The Code of Criminal Procedure, 1973 (hereinafter referred to as “CrPC”) does not give out the definition of bail. However, Section 2(a) of the CrPC defines the terms “bailable offence” and “non-bailable offence”.
The Jurisprudence of bail dissects the term under separate categories, so as to define 3 independent forms of bail under the Indian Criminal Justice System.
When any person accused of or suspected of any non-bailable offence is arrested without any warrant by a police officer, or brought before a court, other than the High Court or the Court of Session, may be released on bail, if the court is satisfied that there stands no ground for believing that he has been guilty of a crime punishable with death or imprisonment for life.
Also referred to as a ‘temporary bail’ is granted to an accused during a trial. Interim Bail works on certain conditions and limited period of time (which is subject to extension on the discretion of court).
As a normal rule, the act of arresting comes precedent to the right to be let out on bail. However, the provision of Anticipatory Bail contained under Section 438 CrPC, allows a person to seek bail when he is under an anticipation of an arrest, i.e. before an arrest. For section 438 to come into place, the person apprehending arrest must file an application before the Court of law before the arrest takes place.
An application for anticipatory bail can be filed only before the Court of Session or the High Court. Anticipatory bail is not a blanket relief as it comes with certain conditions that are put on him by the concerned Court.
At the time of deciding any application seeking release on bail, the Court concerned always looks at the material, prima facie available before it, without going into the merits of the case. The ‘nature’ and ‘gravity’ of the offence plays a crucial role in deciding the grant or denial of bail in respect of a non-bailable offence. The rule of law is that the Courts shall, prima facie, deal with the questions of the case presented before it while adjudicating upon bail applications. Additionally, at the time of adjudication, the court shall neither delve into the scope of consideration and appreciation, nor rely upon the prosecution witness/witnesses, as the same stage is preserved for at the time of the trial.
It is also crucial for the Courts to provide the Investigating authorities with a genuine and reasonable time to carry out their responsibilities towards investigation.
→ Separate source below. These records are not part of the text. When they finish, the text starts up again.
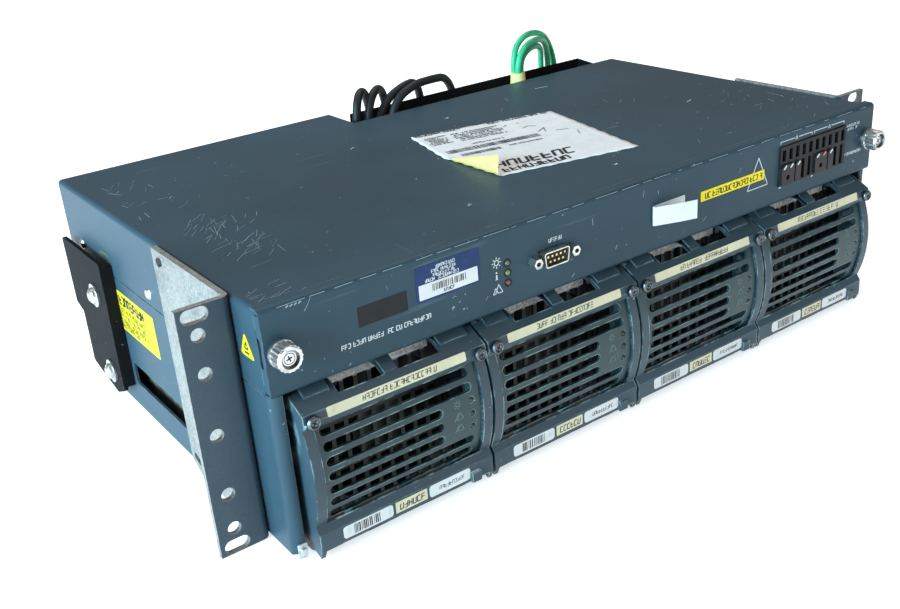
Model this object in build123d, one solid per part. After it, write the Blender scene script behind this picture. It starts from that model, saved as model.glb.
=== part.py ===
from build123d import *
import math
import os

# Rack power shelf, in millimetres. X runs to the right, Z up, and the front faces -Y.
# The origin lies on the underside, midway between the side walls, in the plane of the
# rack rails, where the backs of the two mounting ears bear.

# Chassis, whose width follows the rack standard
ear_span = 482.6
ear_reach = 26.3
width = ear_span - 2 * ear_reach
height = 130.0
bay_height = 87.0
panel_reach = 29.0
depth_left = 236.0
notch_depth = 34.0
depth_right = depth_left - notch_depth
notch_x = -25.0
sheet = 1.5
thin_sheet = 1.2
column_radius = 5.0
bend_radius = 2.5
floor_setback = 14.0
seam_gap = 0.6
edge_gap = 0.25

# Mounting ears, to the rack standard
ear_sheet = 3.0
ear_length = 81.0
ear_bend = 4.0
rack_hole_span = ear_span - 17.5
rack_slot_pitch = 120.65
rack_slot_length = 13.0
rack_slot_height = 7.0
rack_hole_diameter = 6.8
outer_hole_pitch = 101.6
inner_hole_pitch = 63.5
ear_middle = height / 2
ear_margin = 0.5

# Module bays
module_count = 4
module_pitch = (width - 17.2) / module_count
case_width = module_pitch - 2.0
case_front = 17.0
case_lift = 0.3
case_drop = 1.5
case_sheet = 1.0
wall_sheet = 1.0
bay_wall_front = 12.0
backplane_y = depth_right - 13.0
backplane_sheet = 1.6
socket_depth = 10.0
socket_width = 60.0
socket_height = 18.0
socket_z = 30.0
plug_clearance = 0.3
tab_length = 14.0
tab_clearance = 0.1

# Vents in the front of each case
vent_columns = 11
vent_rows = 3
vent_pitch = 7.7
vent_width = 5.4
vent_low = 7.0
vent_high = 81.5
vent_bar = 3.0

# Cooling fan
fan_size = min(case_width - 21.2, bay_height - 7.0)
fan_depth = 20.0
fan_bore = fan_size - 4.0
fan_hub = 15.0
fan_tip_gap = 1.0
fan_shaft = 2.0
shaft_clearance = 0.05
blade_count = 7
blade_pitch = 38.0
blade_thickness = 1.4

# Module handle: a pivoted frame whose curved front carries a grille
handle_width = module_pitch - 1.6
cheek = 2.5
handle_wall = 2.2
handle_back = 18.5
handle_top = 84.5
lug_y = -37.5
lug_z = 74.2
bulge_y = -39.9
bulge_low = 18.0
bar_y = -37.0
bar_bottom = 5.0
bar_top = 14.5
pivot_y = -24.0
pivot_z = 7.0
pin_diameter = 3.8
pin_clearance = 0.08
pivot_tab = 2.2
notch_left = -29.0
notch_right = 28.0
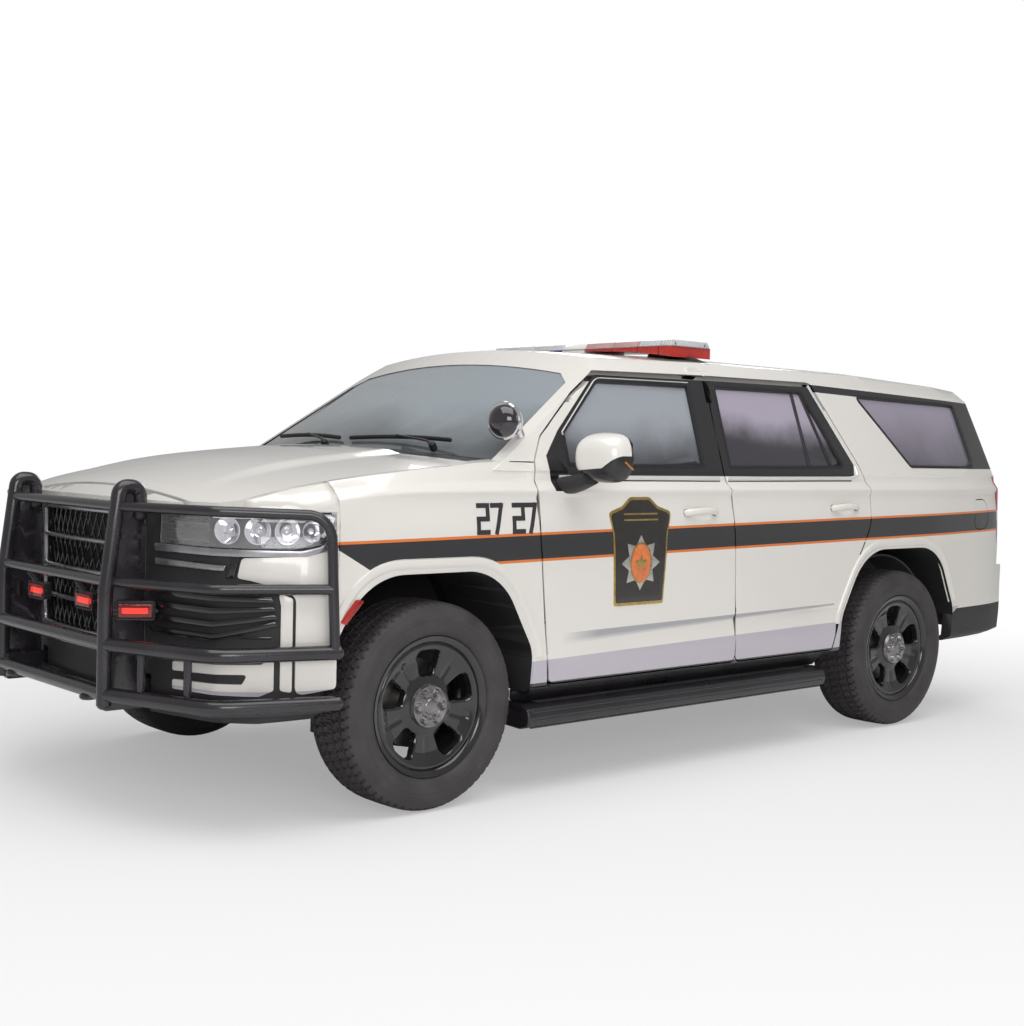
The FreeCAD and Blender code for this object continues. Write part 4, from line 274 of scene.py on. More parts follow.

This implies to the necessary balance the Courts have to maintain between restricting someone’s fundamental right which are provided to them though Article 21 of the Constitution of India while denying them bail and not curtailing any innocent’s liberty, unless the facts and circumstance of the case compel the courts to do.
It is thus, very important to look at the literal language used by Section 437 of the CrPC, where it is realized that the legislature, instead of using the exhaustive term “evidence” has used a very wide term “reasonable grounds for believing”. This evidently shows that while deciding an application on the grant or denial of bail, the Courts have to merely satisfy themselves with the strength in the claim made against the person, the soundness of the case and whether it is able to produce prima facie evidence in support of the charges made thereunder.